Friday, May 10, 2013

Cleveland: A Damsel in Distress?

photo credit: Alan Cleaver via photopin cc
By now, you've probably heard of the news out of Cleveland, Ohio:  three women, kidnapped at different times, had been held in captivity for about ten years before being rescued by an African-American neighbor, Charles Ramsey, who helped one of the women force open the front door and call the police.

For his actions, Charles Ramsey is being called a hero, and I agree with this assessment.  His refusal to be a bystander is both admiral and necessary for the safety and dignity of anyone, though especially women, who would be trafficked or victimized.  For an enlightening and inspiring discussion on the importance of men's action in creating a safer society for everyone, check out this TED Talk: 

Much of this media attention has been positive for Mr. Ramsey, though he has also become a sort of internet phenomenon, which is often a mixed bag.  Here is an article questioning whether or not the attention has been totally respectful:  Are We Laughing with Charles Ramsey?

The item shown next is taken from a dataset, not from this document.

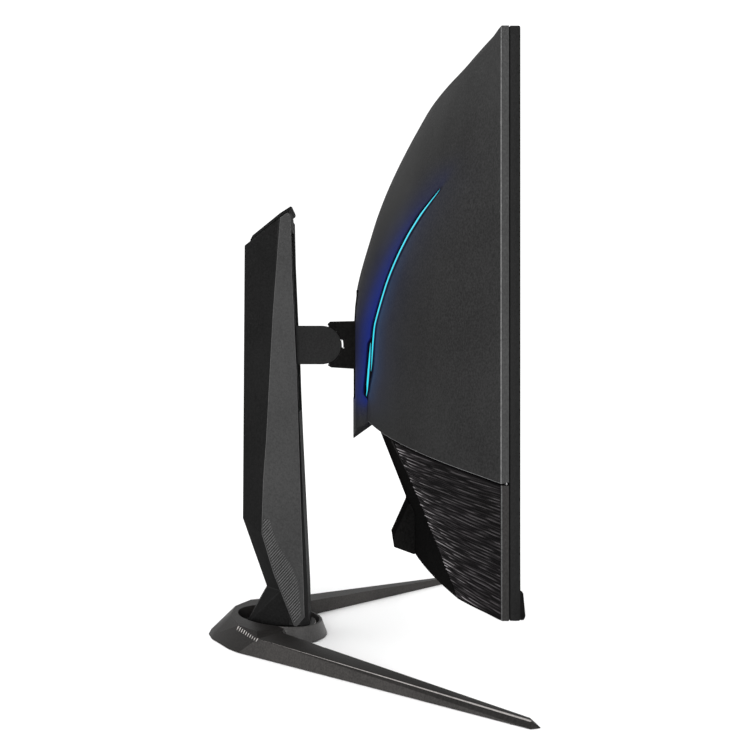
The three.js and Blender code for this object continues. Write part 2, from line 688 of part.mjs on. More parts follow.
/** The arm: a bar with a round end, slotted for the bracket's ears and their washers. */
function arm() {
  const root = CARRIAGE.y[0] - GAP;
  const outline = new THREE.Shape();
  outline.moveTo(root, ARM_Z - ARM_RADIUS);
  outline.lineTo(root, ARM_Z + ARM_RADIUS);
  outline.lineTo(TILT_Y, ARM_Z + ARM_RADIUS);
  outline.absarc(TILT_Y, ARM_Z, ARM_RADIUS, Math.PI / 2, (3 * Math.PI) / 2, false);
  let made = prismX(outline, -ARM_HALF_WIDTH, ARM_HALF_WIDTH, 24);
  for (const side of [-1, 1]) {
    const slot = [side * (EAR.inner - 0.4), side * (EAR.outer + WASHER.thick + 2 * GAP + 0.2)];
    slot.sort((a, b) => a - b);
    const swing = ARM_RADIUS - 1.7;
    made = cut(made, box(slot, [0, TILT_Y + EAR.radius + 1.4], [ARM_Z - swing, ARM_Z + swing]));
  }
  return cut(made, cylinder("x", [-18, 18], [TILT_Y, ARM_Z], PIN_RADIUS + 0.35, 24));
}

function tiltWasher(side) {
  const xs = [side * (EAR.outer + GAP), side * (EAR.outer + GAP + WASHER.thick)].sort((a, b) => a - b);
  return cut(
    cylinder("x", xs, [TILT_Y, ARM_Z], WASHER.radius, 24),
    cylinder("x", [-40, 40], [TILT_Y, ARM_Z], PIN_RADIUS + 0.35, 24),
  );
}

add("vesa_plate", vesaPlate(), "steel");
vesaHoles().forEach((hole, i) => add(`vesa_screw_${i + 1}`, vesaScrew(hole), "steel"));
add("tilt_bracket", tiltBracket(), "steel");
add("bracket_cover", bracketCover(), "black");
add("arm", arm(), "column");
add("tilt_pin", cylinder("x", [-17.4, 17.4], [TILT_Y, ARM_Z], PIN_RADIUS, 24), "steel");
add("tilt_washer_left", tiltWasher(-1), "steel");
add("tilt_washer_right", tiltWasher(1), "steel");

// ---------------------------------------------------------------- lift mechanism
const SPRING = { y: 62.4, outer: 6.5, bore: 3.4, rod: 3, bottom: 52, top: 198 };

function carriage() {
  const { y, half, halfHeight } = CARRIAGE;
  let made = box([-half, half], y, [ARM_Z - halfHeight, ARM_Z + halfHeight]);
  for (const side of [-1, 1]) {
    const groove = [side * (RAIL.x[0] - 0.4), side * BIG].sort((a, b) => a - b);
    made = cut(made, box(groove, [RAIL.y[0] - 0.4, RAIL.y[1] + 0.4], [0, BIG]));
  }
  return made;
}

function springCylinder() {
  const { y, outer, bore, bottom, top } = SPRING;
  return cut(
    cylinder("z", [bottom, top], [0, y], outer, 20),
    cylinder("z", [bottom + 4, top + 1], [0, y], bore, 16),
  );
}

add("carriage", carriage(), "black");
add("spring_rod", cylinder("z", [102, ARM_Z - 19 - GAP], [0, SPRING.y], SPRING.rod, 16), "steel");
add("spring_cylinder", springCylinder(), "steel");
for (const [name, side] of [["rail_left", -1], ["rail_right", 1]]) {
  const xs = [side * RAIL.x[0], side * RAIL.x[1]].sort((a, b) => a - b);
  add(name, box(xs, RAIL.y, [114, 370]), "steel");
}
add("mast_plate", box([-22.6, 22.6], [69, 71], [114, 370]), "steel");

// ---------------------------------------------------------------- column
const CAP_SLOPE = 0.67;
const capTop = (y) => 388.4 - CAP_SLOPE * (y - 53.4);
const CAP_THICKNESS = 3.4;
const CAVITY_TOP = 372;
const SPLIT_Y = 56;

/** The column's outer form, without its side panels: a leaning upper part, a narrow neck, a flared foot. */
function columnForm() {
  const coreTop = (y) => capTop(y) - CAP_THICKNESS;
  const upper = hull(
    mirrored([
      [22, 42.8, 108], [COLUMN_X, 45.2, 108], [COLUMN_X, 79.8, 108], [11, 98.8, 108],
      [22, 54.6, 377], [COLUMN_X, 54.8, 376], [22, 55.3, coreTop(55.3)],
      [COLUMN_X, 55.6, coreTop(55.6)], [COLUMN_X, 65, coreTop(65)], [11, 97.2, coreTop(97.2) - 1],
    ]),
  );
  const waist = hull(
    mirrored([
      [22, 42.8, 108], [COLUMN_X, 45.2, 108], [COLUMN_X, 79.8, 108], [11, 98.8, 108],
      [22, 39.4, 46], [COLUMN_X, 42.6, 46], [COLUMN_X, 63.4, 46], [10, 77, 46],
      [COLUMN_X, 80.2, 97],
    ]),
  );
  const foot = hull(
    mirrored([
      [22, 39.4, 46], [COLUMN_X, 42.6, 46], [COLUMN_X, 63.4, 46], [10, 77, 46],
      [19, 38.4, 12], [24, 43, 12], [24, 55, 12], [13, 96, 12], [COLUMN_X, 51.5, 16], [COLUMN_X, 46, 16],
    ]),
  );
  return join(upper, waist, foot);
}

/** The column's inside: the carriage's shaft, the arm's slot in front and the gas spring's well. */
function columnInside() {
  const shaft = box([-23.2, 23.2], [SPLIT_Y - 0.1, 71.4], [112, CAVITY_TOP]);
  const slotTop = ARM_Z + ARM_RADIUS + TRAVEL_UP + 1;
  const slotBottom = ARM_Z - ARM_RADIUS - TRAVEL_DOWN - 1;
  const slot = box([-ARM_HALF_WIDTH - 0.5, ARM_HALF_WIDTH + 0.5], [0, SPLIT_Y + 1], [slotBottom, slotTop]);
  const well = box([-7.5, 7.5], [SPLIT_Y - 1, 70], [SPRING.bottom - 1, 113]);
  const bore = cylinder("z", [0, 34], [0, SWIVEL_Y], 4.4, 16);
  return join(shaft, slot, well, bore);
}

const column = cut(columnForm(), columnInside());

/** Outline of a side panel: (y, z), narrow at the top, widest near z = 100, pointed at the foot. */
const PANEL_OUTLINE = [
  [63.6, capTop(63.6) - CAP_THICKNESS - 0.8], [57, capTop(57) - CAP_THICKNESS - 0.8], [54.2, 379],
  [53.1, 330], [48.9, 243], [45.4, 144.5], [43, 67], [41.9, 23.2], [49.6, 14], [51.4, 15.8],
  [69.7, 62.8], [79.8, 97], [79.8, 106.4], [78.6, 144.5], [76, 180], [70, 293],
];

function sidePanel() {
  return prismX(PANEL_OUTLINE, COLUMN_X + GAP, COLUMN_X + GAP + PANEL_THICKNESS);
}

function topCap() {
  const plate = hull(
    mirrored([
      [22, 53.6, capTop(53.6)], [COLUMN_X, 54.4, capTop(54.4)],
      [COLUMN_X + 1.5, 64, capTop(64)], [11, 90, capTop(90)],
      [22, 52.8, capTop(53.4) - 3], [COLUMN_X, 53.6, capTop(54) - CAP_THICKNESS + GAP],
      [COLUMN_X + 1.5, 65, capTop(65) - CAP_THICKNESS + GAP], [11, 92.4, capTop(92.4) - CAP_THICKNESS + GAP],
    ]),
  );
  const below = hull(
    mirrored([
      [60, 20, capTop(20) - CAP_THICKNESS + GAP], [60, 140, capTop(140) - CAP_THICKNESS + GAP],
      [60, 20, 200], [60, 140, 200],
    ]),
  );
  return cut(plate, below);
}

const frontHalf = box([-BIG, BIG], [-BIG, SPLIT_Y - GAP / 2], [-BIG, BIG]);
const rearHalf = box([-BIG, BIG], [SPLIT_Y + GAP / 2, BIG], [-BIG, BIG]);
add("column_front_cover", column.intersect(frontHalf), "column");
add("column_rear_cover", column.intersect(rearHalf), "column");
add("column_panel_right", sidePanel(), "trim");
add("column_panel_left", flipX(sidePanel()), "trim");
add("column_cap", topCap(), "column");

// ---------------------------------------------------------------- base
const TURNTABLE = { bottom: 6.8, top: 11.7, radius: 34 };
const HUB_FLOOR = 5;
const PADS = {
  pad_tip_right: [230, -114, 3.6],
  pad_tip_left: [-230, -114, 3.6],
  pad_root_right: [86, 44, 7],
  pad_root_left: [-86, 44, 7],
  pad_tail: [0, 118, 6],
};

function padPocket([x, y, radius]) {
  return cylinder("z", [-1, PAD_HEIGHT + GAP], [x, y], radius + GAP, 20);
}

/** Everything on the hub's side of the joints with the feet, grown by extra. */
function hubSide(extra = 0) {
  const half = [[58 + extra, 140], [59 + extra, 104], [45 + extra, 40], [45 + extra, 10]];
  return prismZ([...half, ...half.map(([x, y]) => [-x, y]).reverse()], -1, 60);
}

function hub() {
  const ring = turned(
    [
      [17, BASE_BOTTOM], [44, BASE_BOTTOM], [42.8, 3.5], [39.2, 14], [39, 28],
      [HUB_INNER, 28], [HUB_INNER, HUB_FLOOR], [17, HUB_FLOOR], [17, BASE_BOTTOM],
    ],
    0,
    SWIVEL_Y,
  );
  // The hub's back and flanks run down from the rim to a pointed tail.
  const block = hull(
    mirrored([
      [0, HALF_DEPTH, BASE_BOTTOM], [17, 126, BASE_BOTTOM],
      [50, 106.6, BASE_BOTTOM], [59, 96.5, BASE_BOTTOM],
      [66, 70, BASE_BOTTOM], [52, 52, BASE_BOTTOM], [0, HALF_DEPTH - 2.4, 5], [17, 123.4, 5],
      [22, 102, 28], [33, 94, 28], [44, 84, 25], [56, 74, 15.6], [48, 60, 15.6], [58, 92, 12],
    ]),
  );
  const inside = cylinder("z", [HUB_FLOOR, 60], [0, SWIVEL_Y], HUB_INNER, 48);
  const hole = cylinder("z", [-1, 60], [0, SWIVEL_Y], 17, 48);
  // The rim slopes up towards the back.
  const above = prismX([[10, 11.6], [150, 27.2], [150, 60], [10, 60]], -BIG, BIG);
  return cut(join(ring, block.intersect(hubSide())), inside, hole, above, padPocket(PADS.pad_tail));
}

/** Right foot, from the hub out to its tip: a tapering blade with a ridge along its outer edge. */
function foot() {
  const z = BASE_BOTTOM;
  const blade = hull([
    [61, 97, z], [244, -124, z], [241.4, -HALF_DEPTH, z], [235, -126, z], [30, 78, z],
    [56, 95, 15], [239.6, -124.4, 5], [235, -125, 5.2], [34, 78, 17],
  ]);
  const ring = cylinder("z", [-1, 60], [0, SWIVEL_Y], 44.6, 48);
  return cut(blade, hubSide(GAP), ring, padPocket(PADS.pad_tip_right), padPocket(PADS.pad_root_right));
}

add("base_hub", hub(), "base");
add("foot_right", foot(), "base");
add("foot_left", flipX(foot()), "base");
const washer = [[20, 5.3], [33, 5.3], [33, 6.5], [20, 6.5], [20, 5.3]];
add("bearing_washer", turned(washer, 0, SWIVEL_Y), "rubber");
for (const [name, [x, y, radius]] of Object.entries(PADS)) {
  add(name, cylinder("z", [0, PAD_HEIGHT], [x, y], radius, 20), "rubber");
}
add(
  "turntable",
  cut(
    cylinder("z", [TURNTABLE.bottom, TURNTABLE.top], [0, SWIVEL_Y], TURNTABLE.radius, 48),
    cylinder("z", [0, 20], [0, SWIVEL_Y], 4.4, 16),
  ),
  "steel",
);
add(
  "base_thumbscrew",
  join(
    cylinder("z", [2, TURNTABLE.bottom - GAP], [0, SWIVEL_Y], 13, 24),
    cylinder("z", [4, 30], [0, SWIVEL_Y], 4, 16),
  ),
  "steel",
);

const monitor = new THREE.Group();
monitor.add(head);
export default monitor;
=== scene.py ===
"""The looks of a curved desktop monitor on a V-footed stand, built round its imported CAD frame.

The frame is in metres, +Z up, with the screen towards -Y. Sizes below are in millimetres.
"""
import json
import math

import bmesh
import bpy
import numpy as np
from mathutils import Matrix, Vector


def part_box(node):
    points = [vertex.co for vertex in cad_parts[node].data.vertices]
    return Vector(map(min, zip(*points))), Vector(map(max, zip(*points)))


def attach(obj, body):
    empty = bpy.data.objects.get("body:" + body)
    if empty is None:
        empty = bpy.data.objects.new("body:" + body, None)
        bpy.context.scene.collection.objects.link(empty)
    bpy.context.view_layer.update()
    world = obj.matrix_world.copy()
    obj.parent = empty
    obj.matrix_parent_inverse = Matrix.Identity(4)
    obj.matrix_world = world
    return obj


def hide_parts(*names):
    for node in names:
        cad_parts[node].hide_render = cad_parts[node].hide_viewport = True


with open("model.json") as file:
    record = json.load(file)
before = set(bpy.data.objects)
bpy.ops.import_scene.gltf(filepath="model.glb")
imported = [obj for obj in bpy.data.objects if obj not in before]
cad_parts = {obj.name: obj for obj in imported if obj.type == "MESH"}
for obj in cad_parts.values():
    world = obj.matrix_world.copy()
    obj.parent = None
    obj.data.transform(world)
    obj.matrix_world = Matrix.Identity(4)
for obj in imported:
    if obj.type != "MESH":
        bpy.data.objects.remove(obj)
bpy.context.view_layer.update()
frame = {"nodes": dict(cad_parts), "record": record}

NODES = frame["nodes"]
SCENE = bpy.context.scene
MM = 0.001

# Material slots of a new mesh: its own finish, eased edges (mostly with a painted highlight), and rims.
SLOT_COUNT = 3
PLAIN_SLOT = 0
EDGE_SLOT = 1
RIM_SLOT = 2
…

This is all a part of a very important discussion, and I'm glad it's happening.  However, I can't help but notice that the rhetoric had been sadly typical in one specific way.  All of the focus has been on Mr. Ramsey as the rescuer, the man of action who swooped in and delivered this poor woman, Amanda Berry, from her prison (which led to the rescue of the other two girls).  Basically, it's the same old "damsel in distress" narrative in which the woman is helpless and the man is victorious.

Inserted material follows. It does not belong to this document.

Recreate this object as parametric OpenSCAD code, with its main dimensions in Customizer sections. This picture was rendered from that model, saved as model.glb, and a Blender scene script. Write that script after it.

But Mr. Ramsey did not save the day alone.  You know who started the whole rescue mission?  Amanda Berry herself.  Mr. Ramsey says he heard Amanda screaming and trying to get out the front door.  She was the one who persevered in terrifying captivity for ten years.  She is the one who held out hope and saw an opportunity and took it.  She is the one who sent out the SOS when she saw a chance.  If it weren't for Amanda Berry, she and her other women (and a little girl) would still be in captivity today, no matter how good of a man Mr. Ramsey is.  

Amanda Berry is not just a damsel in distress (though that would be convenient to the usual narrative).  She was in distress, but she also played an active role in her release.  It was her action and agency that freed her.  And fortunately, Charles Ramsey was willing to follow her lead and respond to her call.  

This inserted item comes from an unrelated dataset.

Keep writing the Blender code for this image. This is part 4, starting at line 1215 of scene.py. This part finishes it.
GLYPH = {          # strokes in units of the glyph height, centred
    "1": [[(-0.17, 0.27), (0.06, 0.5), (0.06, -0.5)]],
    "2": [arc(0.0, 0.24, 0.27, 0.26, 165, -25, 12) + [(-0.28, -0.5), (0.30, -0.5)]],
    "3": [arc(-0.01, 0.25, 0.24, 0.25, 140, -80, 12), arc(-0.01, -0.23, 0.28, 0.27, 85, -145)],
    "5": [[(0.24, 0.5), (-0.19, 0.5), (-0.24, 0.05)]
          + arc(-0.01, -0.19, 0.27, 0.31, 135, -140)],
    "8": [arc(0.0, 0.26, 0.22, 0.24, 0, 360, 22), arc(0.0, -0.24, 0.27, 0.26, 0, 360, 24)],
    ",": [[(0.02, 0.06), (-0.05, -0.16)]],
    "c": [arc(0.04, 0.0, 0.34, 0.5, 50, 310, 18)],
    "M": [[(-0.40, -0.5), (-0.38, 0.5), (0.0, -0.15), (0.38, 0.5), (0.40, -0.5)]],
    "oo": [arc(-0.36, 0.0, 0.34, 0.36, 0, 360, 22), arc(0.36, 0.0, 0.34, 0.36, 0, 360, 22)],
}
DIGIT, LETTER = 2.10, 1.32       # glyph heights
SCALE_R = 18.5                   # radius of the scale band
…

Mr. Ramsey did not rescue Amanda; he aided her in her own escape.  She is the catalyst. It was her actions that led to this outcome.  In short, she is the hero of this story, and I wish there was more focus on how she, the victim, is also the victor.

1 comment:

  1. Hope, what an amazing commentary. This is such a valid point, and I never would have stopped to think about it - it is so easy to get swept away in the general tide of what society thinks or how they react. Thanks for taking the time to write something so truthful.